At the same time, he and others are confident that premiums for credit insurance will rise significantly. After all, some significant risk has now been introduced into the American scene. As well, greater usage of credit insurance sops up more of the capital in the industry available for backing the policies. That escalating cycle alone will force premiums up.

Mize says that the federal government’s attempts to relieve pressure on insurance companies could backfire on customers. If customers believe that insurers will be protected from future risk by the government, they’re more likely to file all possible claims now, while they can still get a good return for the cost of coverage. “If future insurance losses tied to terrorist events are capped, then commercial insureds may become more aggressive [in making claims now],” he says. As of late October, the Bush administration’s proposal called for the federal government to cover up to 80% of terrorist-related losses up to $20 billion in payments in the first year. Insurers are still on the hook for losses incurred in the September attacks.

Even before Sept. 11, the credit insurance outlook seemed healthy. Coverage for exports has been rising for the past five years, says Euler’s Ketzner. “In the broadest terms, credit insurance premiums have doubled in the past five years driven by market awareness and export demand,” he says. Euler has added a variety of related services, such as “swapping,” a more sophisticated version of factoring that doesn’t actually require the sale of accounts receivable.

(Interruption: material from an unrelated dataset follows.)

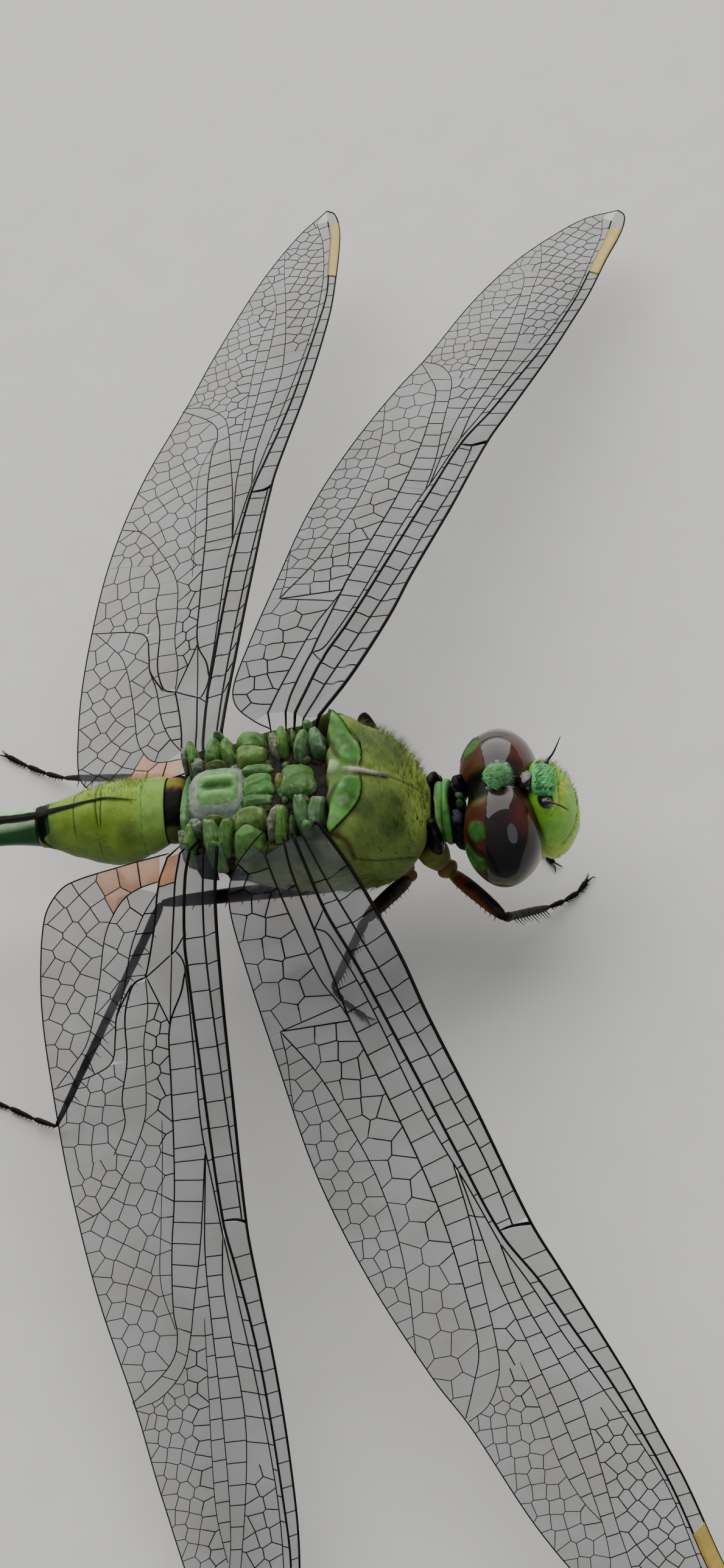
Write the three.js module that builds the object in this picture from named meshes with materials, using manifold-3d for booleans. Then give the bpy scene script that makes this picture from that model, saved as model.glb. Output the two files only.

Soon customers can expect to be pitched credit insurance directly through their banks. That marketing channel is such an obvious fit that banks and insurers are racing to get their partnerships organized and to market, says Ketzner. About 20 of the country’s largest banks have established insurance brokerage arms to sell credit insurance. “It’s an untapped gold mine that they have in their own backyards,” he says. “The product sells itself. People scratch their heads and once they understand what it is, they don’t understand why they don’t have it.”